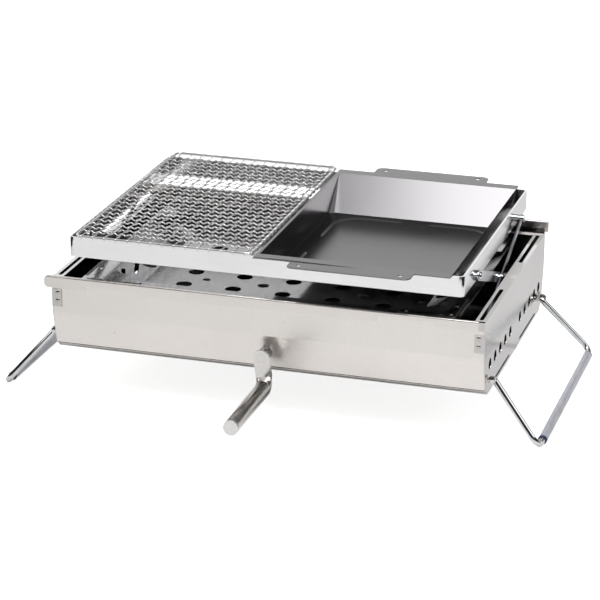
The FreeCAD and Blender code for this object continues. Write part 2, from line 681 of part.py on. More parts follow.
def make_pivot_bushings():
    """Flanged bushings on the end panels for the rear cross shaft."""
    y, z = LIFT_HALF_SPAN, LIFT_BASE_Z
    base = box(INNER_LENGTH - BRACKET_SHEET, INNER_LENGTH, y - BUSHING_FLANGE_HALF, y + BUSHING_FLANGE_HALF,
               z - BRACKET_HALF_HEIGHT, z + BRACKET_HALF_HEIGHT)
    back = INNER_LENGTH - BRACKET_SHEET
    barrel = rod(BUSHING_RADIUS, (BUSHING_FACE, y, z), (back, y, z))
    bore = rod(SHAFT_RADIUS + RUNNING_GAP, (BUSHING_FACE - 1, y, z), (back, y, z))
    return both_ends(cut(fuse(base, barrel), [bore]))


def make_slide_brackets():
    """Slotted guides on the end panels for the front cross shaft."""
    y = -LIFT_HALF_SPAN + sum(SLIDE_TRAVEL) / 2
    half_run = (SLIDE_TRAVEL[1] - SLIDE_TRAVEL[0]) / 2 + SHAFT_RADIUS
    z = LIFT_BASE_Z
    half_length = half_run + BRACKET_MARGIN
    block = box(BRACKET_FACE, INNER_LENGTH, y - half_length, y + half_length,
                z - BRACKET_HALF_HEIGHT, z + BRACKET_HALF_HEIGHT)
    groove = slot("x", BRACKET_FACE - 1, INNER_LENGTH - BRACKET_SHEET, y, z, half_run,
                  SHAFT_RADIUS + 2 * RUNNING_GAP)
    return both_ends(cut(block, [groove]))


# ---- crank and screw ----
def make_crank_screw():
    """Round screw with a collar behind the bearing and a square end outside the front wall."""
    front = CRANK_PLATE_Y[0]
    square_end = front + SQUARE_LENGTH
    shank = rod(SCREW_RADIUS, (0, square_end - 1, SCREW_Z), (0, SCREW_REAR_END, SCREW_Z))
    collar = rod(SCREW_COLLAR, (0, COLLAR_Y, SCREW_Z), (0, COLLAR_Y + COLLAR_LENGTH, SCREW_Z))
    half = SQUARE_SHAFT / 2
    square = hang(box(-half, half, front, square_end, SCREW_Z - half, SCREW_Z + half))
    return at_screw(fuse(shank, collar, square))


def make_front_bearing():
    """Block riveted behind the front wall, its face leaning with the wall."""
    low, high = SCREW_Z - BEARING_HALF_HEIGHT, SCREW_Z + BEARING_HALF_HEIGHT
    back = FRONT_BEARING_BACK
    skin = SHEET / math.cos(math.atan2(WALL_FOOT_INSET, CREASE_Z - WALL_FOOT_Z)) + 0.02
    outline = [(-HALF_DEPTH + wall_inset(low) + skin, low), (-HALF_DEPTH + wall_inset(high) + skin, high),
               (back, high), (back, low)]
    bore = rod(SCREW_RADIUS + RUNNING_GAP, (0, -HALF_DEPTH, SCREW_Z), (0, back + 1, SCREW_Z))
    return at_screw(plate(outline, "x", -BEARING_HALF_WIDTH, BEARING_HALF_WIDTH).cut(bore))


def make_rear_bearing():
    """Upright bracket on the floor pan that holds the screw's far end."""
    y0, y1 = REAR_BEARING_Y
    half = BEARING_HALF_WIDTH
    upright = box(-half, half, y0, y1, SHEET, SCREW_Z + BEARING_HALF_HEIGHT)
    foot = box(-half, half, y0, y0 + BEARING_FOOT, SHEET, SHEET + BEARING_FOOT_THICK)
    bore = rod(SCREW_RADIUS + RUNNING_GAP, (0, y0 - 1, SCREW_Z), (0, y1 + 1, SCREW_Z))
    return at_screw(fuse(upright, foot).cut(bore))


def make_nut():
    """Hanging nut block: the front cross shaft runs through its top, the screw through its foot."""
    y = -LIFT_HALF_SPAN
    half = NUT_HALF_WIDTH
    y0, y1 = y - NUT_HALF_DEPTH, y + NUT_HALF_DEPTH
    block = box(-half, half, y0, y1, SCREW_Z - NUT_MARGINS[0], LIFT_BASE_Z + NUT_MARGINS[1])
    shaft_bore = rod(SHAFT_RADIUS + RUNNING_GAP, (-half - 1, y, LIFT_BASE_Z), (half + 1, y, LIFT_BASE_Z))
    screw_bore = rod(SCREW_RADIUS + RUNNING_GAP, (0, y0 - 1, SCREW_Z), (0, y1 + 1, SCREW_Z))
    return at_screw(cut(block, [shaft_bore, screw_bore]))


def hang(shape):
    """Turn a crank piece about the screw's axis to the angle at which it hangs."""
    turned_shape = shape.copy()
    turned_shape.rotate(V(0, 0, SCREW_Z), AXES["y"], -CRANK_HANG_DEG)
    return turned_shape


def at_screw(shape):
    """Move a piece built about the plane X = 0 to the screw's own plane."""
    return shape.translated(V(SCREW_X, 0, 0))


def oval(centre, direction, half_width, half_thick):
    """An oval section of the crank's tube, wide along X, square to a direction in Y and Z."""
    if half_width - half_thick < 0.01:
        return Part.Wire(Part.makeCircle(half_width, centre, direction))
    across = direction.cross(AXES["x"])
    curve = Part.Ellipse(centre + AXES["x"] * half_width, centre + across * half_thick, centre)
    return Part.Wire(curve.toShape())


def make_crank():
    """Crank handle: one tube, flattened where it takes the square shaft, bent forward into the
    grip, with a disc closing its end."""
    y0, y1 = CRANK_PLATE_Y
    half = CRANK_HALF_WIDTH
    tube = CRANK_TUBE_RADIUS
    axis_y = (y0 + y1) / 2
    flat_end = SCREW_Z - CRANK_FLAT_LENGTH
    low = SCREW_Z - CRANK_THROW
    flat = fuse(rod(half, (0, y0, SCREW_Z), (0, y1, SCREW_Z)), box(-half, half, y0, y1, flat_end, SCREW_Z))
    lean_x, lean_z = CRANK_BAR_LEAN
    tip = V(lean_x, axis_y - CRANK_BAR_LENGTH, low + lean_z)
    grip = tip - V(0, axis_y, low)
    grip.normalize()
    bar_start = V(0, axis_y - CRANK_BEND, low)
    half_way = V(0, axis_y - CRANK_BEND * 0.3, (flat_end + low) / 2)
    elbow = Part.makeLoft([
        oval(V(0, axis_y, flat_end + 1), V(0, 0, -1), half, (y1 - y0) / 2),
        oval(half_way, V(0, -1, -1).normalize(), (half + tube) / 2, tube * 0.62),
        oval(bar_start, grip, tube, tube),
    ], True)
    bar = Part.makeCylinder(tube, (tip - bar_start).Length, bar_start, grip)
    square = SQUARE_SHAFT / 2
    socket = box(-square, square, y0 - 1, y1 + 1, SCREW_Z - square, SCREW_Z + square)
    inner = tube - CRANK_TUBE_WALL
    bore_depth = CRANK_BAR_LENGTH * 0.8
    bore = Part.makeCylinder(inner, bore_depth, tip - grip * bore_depth, grip)
    handle = cut(fuse(flat, elbow, bar), [socket, bore])
    cap = fuse(Part.makeCylinder(tube, CRANK_CAP_THICK, tip, grip),
               Part.makeCylinder(inner, CRANK_PLUG_LENGTH, tip - grip * CRANK_PLUG_LENGTH, grip))
    return {"crank_handle": at_screw(hang(handle)), "crank_end_cap": at_screw(hang(cap))}


# ---- grate ----
def make_grate():
    """Ring of thick wire with two layers of thinner wires across it."""
    x0, x1 = GRATE_X
    y0, y1 = GRATE_Y
    z = FRAME_TOP + RING_RADIUS
    middle_x = (x0 + x1) / 2
    middle_y = (y0 + y1) / 2
    loop = [(middle_x, y0, z), (x1, y0, z), (x1, y1, z), (x0, y1, z), (x0, y0, z), (middle_x, y0, z)]
    ring = bent_rod(loop, RING_RADIUS, GRATE_CORNER)
    long_z = z + WIRE_RADIUS
    cross_z = z - WIRE_RADIUS
    inset = RING_RADIUS
    long_wires = []
    for i in range(ROWS):
        row = middle_y + MESH_PITCH * (i - (ROWS - 1) / 2)
        long_wires.append(rod(WIRE_RADIUS, (x0 + inset, row, long_z), (x1 - inset, row, long_z)))
    cross_wires = []
    for i in range(COLUMNS):
        column = middle_x + MESH_PITCH * (i - (COLUMNS - 1) / 2)
        cross_wires.append(rod(WIRE_RADIUS, (column, y0 + inset, cross_z), (column, y1 - inset, cross_z)))
    return ring, long_wires, cross_wires


# ---- griddle pan ----
def make_griddle():
    """Folded pan: leaning front and rear walls, upright sides, a flange and two hanging tabs."""
    top = FRAME_TOP + PAN_SHEET
    x0, x1 = PAN_X
    reach = PAN_FLANGE_HALF_DEPTH + PAN_TAB_REACH
    mouth = PAN_MOUTH_HALF_DEPTH
    floor = PAN_FLOOR_HALF_DEPTH
    upper = [(-reach, top), (-mouth, top), (-floor, PAN_FLOOR_Z),
             (floor, PAN_FLOOR_Z), (mouth, top), (reach, top)]
    body = bent_sheet(upper, PAN_SHEET, x0, x1, 1)
    low = PAN_FLOOR_Z - PAN_SHEET
    side = [(-mouth, top), (-floor, low), (floor, low), (mouth, top)]
    left_side = plate(side, "x", x0, x0 + PAN_SHEET)
    right_side = plate(side, "x", x1 - PAN_SHEET, x1)
    flange_half = PAN_FLANGE_HALF_DEPTH
    left_flange = box(x0 - PAN_LEFT_FLANGE, x0 + PAN_SHEET, -flange_half, flange_half, FRAME_TOP, top)
    pan = fuse(body, left_side, right_side, left_flange)
    middle = (x0 + x1) / 2
    corner_cuts = []
    beyond = reach + 5
    for sign in (-1, 1):
        tab_end = middle + sign * PAN_TAB_HALF_WIDTH
        outline = [(tab_end + sign * 200, flange_half), (tab_end + sign * 2, flange_half),
                   (tab_end, flange_half + 2), (tab_end, reach - PAN_TAB_CORNER),
                   (tab_end - sign * PAN_TAB_CORNER, reach), (tab_end - sign * PAN_TAB_CORNER, beyond),
                   (tab_end + sign * 200, beyond)]
        x_hole = tab_end - sign * PAN_TAB_HOLE_FROM_END
        y_hole = flange_half + PAN_TAB_REACH / 2
        hole = rod(PAN_TAB_HOLE, (x_hole, y_hole, top - 5), (x_hole, y_hole, top + 5))
        for tool in (plate(outline, "z", top - 20, top + 20), hole):
            corner_cuts += [tool, mirror_y(tool)]
    return cut(pan, corner_cuts)


# ---- legs ----
def make_leg():
    """Right-hand leg: one wire bent into a U, its ends turned outwards into the lugs."""
    (px, pz), (fx, fz) = LEG_PIVOT, LEG_FOOT
    path = []
    for side in (-1, 1):
        points = [(px, LEG_MIDDLE_Y + side * LEG_STUB_HALF, pz),
                  (px, LEG_MIDDLE_Y + side * LEG_PIVOT_HALF, pz),
                  (fx, LEG_MIDDLE_Y + side * LEG_FOOT_HALF, fz)]
        path += points if side < 0 else points[::-1]
    bends = [LEG_STUB_BEND, LEG_BEND, LEG_BEND, LEG_STUB_BEND]
    wire = bent_rod(path, LEG_WIRE, bends)
    heads = []
    for side in (-1, 1):
        end = (px, LEG_MIDDLE_Y + side * LEG_STUB_HALF, pz)
        heads.append(domed_head(LEG_WIRE, LEG_END_RISE, end, V(0, side, 0)))
    low, high = SLEEVE_Y
    sleeve = rod(SLEEVE_RADIUS, (fx, low, fz), (fx, high, fz))
    sleeve = sleeve.cut(rod(LEG_WIRE, (fx, low - 1, fz), (fx, high + 1, fz)))
    return fuse(wire, *heads), sleeve


def make_leg_lugs():
    """Folded lugs on the end panels: a plate and an ear with the hinge hole."""
    px, pz = LEG_PIVOT
    half = LUG_HALF_HEIGHT
    half_ear = LUG_PLATE / 2
    lugs = []
    for side in (-1, 1):
        ear_y = LEG_MIDDLE_Y + side * LUG_EAR_HALF
        plate_y = sorted((ear_y, ear_y + side * LUG_LENGTH))
        base = box(HALF_LENGTH, HALF_LENGTH + LUG_PLATE, *plate_y, pz - half, pz + half)
        ear = fuse(box(HALF_LENGTH, px, ear_y - half_ear, ear_y + half_ear, pz - half, pz + half),
                   rod(half, (px, ear_y - half_ear, pz), (px, ear_y + half_ear, pz)))
        hole = rod(LEG_WIRE + RUNNING_GAP, (px, ear_y - 3, pz), (px, ear_y + 3, pz))
        lugs += both_ends(fuse(base, ear).cut(hole))
    return lugs


def main():
    os.makedirs("parts", exist_ok=True)
    front_panel, rear_panel = make_walls()
    front_rail, rear_rail = make_rails()
    gussets, gusset_rivets = make_gussets()
    ring, long_wires, cross_wires = make_grate()
    leg_wire, sleeve = make_leg()
    nodes = {
        "front_panel": front_panel,
        "rear_panel": rear_panel,
        "right_end_panel": make_end_panel(False),
        "left_end_panel": mirror_x(make_end_panel(True)),
        "floor_pan": make_floor_pan(),
        "front_rail": front_rail,
        "rear_rail": rear_rail,
        "corner_rivets": make_corner_rivets(),
        "charcoal_tray": make_tray(),
        "tray_gussets": gussets,
        "gusset_rivets": gusset_rivets,
        "tray_supports": make_tray_supports(),
        "leg_lugs": make_leg_lugs(),
        "pivot_bushings": make_pivot_bushings(),
        "slide_brackets": make_slide_brackets(),
        "front_bearing": make_front_bearing(),
        "rear_bearing": make_rear_bearing(),
        "cooking_frame": make_frame(),
        "rear_frame_pins": make_rear_frame_pins(),
        "lead_screw": make_crank_screw(),
        "screw_nut": make_nut(),
        "grate_ring": ring,
        "grate_long_wires": long_wires,
        "grate_cross_wires": cross_wires,
        "griddle_pan": make_griddle(),
        "right_leg": leg_wire,
        "left_leg": mirror_x(leg_wire),
        "right_foot_sleeve": sleeve,
        "left_foot_sleeve": mirror_x(sleeve),
    }
    nodes.update(make_lift())
    nodes.update(make_crank())
    for name, solids in nodes.items():
        export(name, solids)


main()
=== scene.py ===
import math

import bmesh
import bpy
from mathutils import Matrix, Vector
from mathutils.geometry import tessellate_polygon


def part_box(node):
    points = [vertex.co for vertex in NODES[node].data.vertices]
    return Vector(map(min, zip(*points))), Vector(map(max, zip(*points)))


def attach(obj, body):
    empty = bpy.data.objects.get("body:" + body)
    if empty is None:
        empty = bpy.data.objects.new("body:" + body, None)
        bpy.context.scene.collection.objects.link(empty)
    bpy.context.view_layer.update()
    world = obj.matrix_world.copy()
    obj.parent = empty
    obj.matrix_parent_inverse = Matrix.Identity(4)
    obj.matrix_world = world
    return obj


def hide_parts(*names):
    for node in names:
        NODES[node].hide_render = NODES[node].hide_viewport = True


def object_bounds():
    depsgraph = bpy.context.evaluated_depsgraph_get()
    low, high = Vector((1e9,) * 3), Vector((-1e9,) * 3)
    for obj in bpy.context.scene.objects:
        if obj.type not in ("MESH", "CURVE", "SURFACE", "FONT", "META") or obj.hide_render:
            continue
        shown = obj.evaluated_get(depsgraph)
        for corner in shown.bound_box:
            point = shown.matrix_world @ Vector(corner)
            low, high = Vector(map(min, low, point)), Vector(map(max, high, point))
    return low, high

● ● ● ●

*OBJECTIVE*. Return exactly the lines of the data, and only those, from the line with "for node in" through the last line, inclusive.

*REPLY*.
    for node in names:
        NODES[node].hide_render = NODES[node].hide_viewport = True


def object_bounds():
    depsgraph = bpy.context.evaluated_depsgraph_get()
    low, high = Vector((1e9,) * 3), Vector((-1e9,) * 3)
    for obj in bpy.context.scene.objects:
        if obj.type not in ("MESH", "CURVE", "SURFACE", "FONT", "META") or obj.hide_render:
            continue
        shown = obj.evaluated_get(depsgraph)
        for corner in shown.bound_box:
            point = shown.matrix_world @ Vector(corner)
            low, high = Vector(map(min, low, point)), Vector(map(max, high, point))
    return low, high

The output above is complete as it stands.